What the doctor or physical therapist typically won't tell you is
that if you had a force hit your wrist strong enough to
fracture it,
you can be sure that your wrist
ligaments
were damaged. What is the
worst treatment for ligament repair? Immobility! So your wrist
ligaments were damaged and then you were immobilized in a cast for
six weeks, you can bet they still aren't healed.

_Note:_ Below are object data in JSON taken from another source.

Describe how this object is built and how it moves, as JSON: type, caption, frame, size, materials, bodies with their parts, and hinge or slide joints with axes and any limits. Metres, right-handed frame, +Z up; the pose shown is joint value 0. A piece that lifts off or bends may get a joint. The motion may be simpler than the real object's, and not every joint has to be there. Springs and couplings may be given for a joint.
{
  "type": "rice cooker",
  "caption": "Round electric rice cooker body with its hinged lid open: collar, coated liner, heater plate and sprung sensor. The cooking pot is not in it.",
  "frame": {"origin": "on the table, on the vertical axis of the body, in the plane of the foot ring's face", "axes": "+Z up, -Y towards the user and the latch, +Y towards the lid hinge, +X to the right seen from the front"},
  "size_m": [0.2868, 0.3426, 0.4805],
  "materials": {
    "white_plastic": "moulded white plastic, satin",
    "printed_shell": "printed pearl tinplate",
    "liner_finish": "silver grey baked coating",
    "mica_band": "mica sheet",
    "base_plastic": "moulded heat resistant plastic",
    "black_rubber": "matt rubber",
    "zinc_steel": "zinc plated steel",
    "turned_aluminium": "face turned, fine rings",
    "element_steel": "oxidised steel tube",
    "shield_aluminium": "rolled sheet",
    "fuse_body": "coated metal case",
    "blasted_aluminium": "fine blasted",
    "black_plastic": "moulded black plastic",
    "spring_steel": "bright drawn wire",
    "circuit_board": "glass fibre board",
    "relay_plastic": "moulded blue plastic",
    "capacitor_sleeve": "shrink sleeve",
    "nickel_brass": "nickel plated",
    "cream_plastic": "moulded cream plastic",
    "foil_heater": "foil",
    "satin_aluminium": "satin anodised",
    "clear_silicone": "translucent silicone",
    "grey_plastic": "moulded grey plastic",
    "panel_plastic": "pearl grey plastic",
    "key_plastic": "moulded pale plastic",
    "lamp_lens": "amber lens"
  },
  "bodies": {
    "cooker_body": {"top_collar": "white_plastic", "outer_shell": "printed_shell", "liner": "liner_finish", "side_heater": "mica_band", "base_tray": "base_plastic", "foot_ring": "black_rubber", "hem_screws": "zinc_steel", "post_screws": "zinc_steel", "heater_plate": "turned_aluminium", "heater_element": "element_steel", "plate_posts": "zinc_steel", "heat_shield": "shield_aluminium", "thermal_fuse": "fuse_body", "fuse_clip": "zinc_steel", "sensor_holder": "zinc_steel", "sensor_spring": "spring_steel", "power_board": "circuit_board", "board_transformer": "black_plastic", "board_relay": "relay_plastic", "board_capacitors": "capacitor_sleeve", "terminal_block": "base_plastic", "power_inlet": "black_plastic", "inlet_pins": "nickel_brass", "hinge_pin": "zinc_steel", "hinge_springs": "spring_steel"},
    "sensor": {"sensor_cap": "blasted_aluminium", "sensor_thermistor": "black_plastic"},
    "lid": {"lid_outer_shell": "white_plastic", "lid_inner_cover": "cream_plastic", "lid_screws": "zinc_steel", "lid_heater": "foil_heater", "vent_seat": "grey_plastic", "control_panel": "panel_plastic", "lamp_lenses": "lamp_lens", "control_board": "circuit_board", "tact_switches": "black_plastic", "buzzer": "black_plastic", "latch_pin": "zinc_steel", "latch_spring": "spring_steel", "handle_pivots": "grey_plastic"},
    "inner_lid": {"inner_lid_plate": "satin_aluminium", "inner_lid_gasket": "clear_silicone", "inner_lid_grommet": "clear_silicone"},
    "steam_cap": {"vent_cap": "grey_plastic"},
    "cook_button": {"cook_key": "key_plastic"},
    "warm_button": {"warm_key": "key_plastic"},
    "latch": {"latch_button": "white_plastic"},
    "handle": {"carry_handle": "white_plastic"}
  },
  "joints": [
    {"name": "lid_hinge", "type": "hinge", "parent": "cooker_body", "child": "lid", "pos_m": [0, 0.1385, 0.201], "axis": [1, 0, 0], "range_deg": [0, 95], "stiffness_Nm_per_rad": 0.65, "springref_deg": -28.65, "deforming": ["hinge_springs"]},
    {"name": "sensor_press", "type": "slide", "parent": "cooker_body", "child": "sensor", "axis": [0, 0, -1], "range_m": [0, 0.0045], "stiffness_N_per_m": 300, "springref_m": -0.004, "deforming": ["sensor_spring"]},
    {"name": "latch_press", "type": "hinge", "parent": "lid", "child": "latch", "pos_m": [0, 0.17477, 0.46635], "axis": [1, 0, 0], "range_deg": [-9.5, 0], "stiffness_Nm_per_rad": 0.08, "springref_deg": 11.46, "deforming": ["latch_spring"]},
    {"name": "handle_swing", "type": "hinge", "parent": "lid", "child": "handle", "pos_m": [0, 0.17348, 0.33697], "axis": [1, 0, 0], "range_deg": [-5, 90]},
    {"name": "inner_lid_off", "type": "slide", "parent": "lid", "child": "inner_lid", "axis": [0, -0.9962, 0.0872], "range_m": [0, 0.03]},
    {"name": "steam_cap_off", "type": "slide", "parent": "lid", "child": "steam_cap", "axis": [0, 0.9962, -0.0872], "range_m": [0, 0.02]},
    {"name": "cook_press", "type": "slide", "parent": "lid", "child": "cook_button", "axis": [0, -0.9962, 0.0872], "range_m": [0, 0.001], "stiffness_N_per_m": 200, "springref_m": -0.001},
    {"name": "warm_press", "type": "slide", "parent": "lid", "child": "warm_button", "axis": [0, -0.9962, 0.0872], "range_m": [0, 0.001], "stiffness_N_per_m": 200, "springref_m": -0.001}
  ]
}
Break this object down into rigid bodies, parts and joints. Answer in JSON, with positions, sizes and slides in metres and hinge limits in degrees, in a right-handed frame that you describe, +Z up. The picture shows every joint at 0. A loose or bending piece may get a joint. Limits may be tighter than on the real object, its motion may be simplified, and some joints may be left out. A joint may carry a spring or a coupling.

In my opinion to heal the wrist ligaments the best bet is
Prolotherapy. This is
why someone who has a fracture of a bone should consider getting
Prolotherapy shortly after the cast is removed. This way the
post-fracture rehabilitation can be taking place at the same time as
the post-Prolotherapy wrist ligament repair. So at the end of two
months the person has a strong wrist with full range of motion. Negating the ligament part of wrist fracture care is why a lot of
patients have post fracture
wrist pain. This also explains why
other parts of the body, notably the foot/ankle (the lower extremity
equivalent to the hand/wrist), also is notorious for having
post-fracture symptoms including pain, stiffness, swelling, and
reduced range of motion.
Prolotherapy to the ligaments in an area
after a fracture is a good idea if the ligaments are very sore to
palpation. Perhaps some day in the future this will be the standard
of care, but until then remember if you or a loved one has had a
recent fracture, consider getting Prolotherapy to the ligaments in
the fracture site so post fracture symptoms don't develop.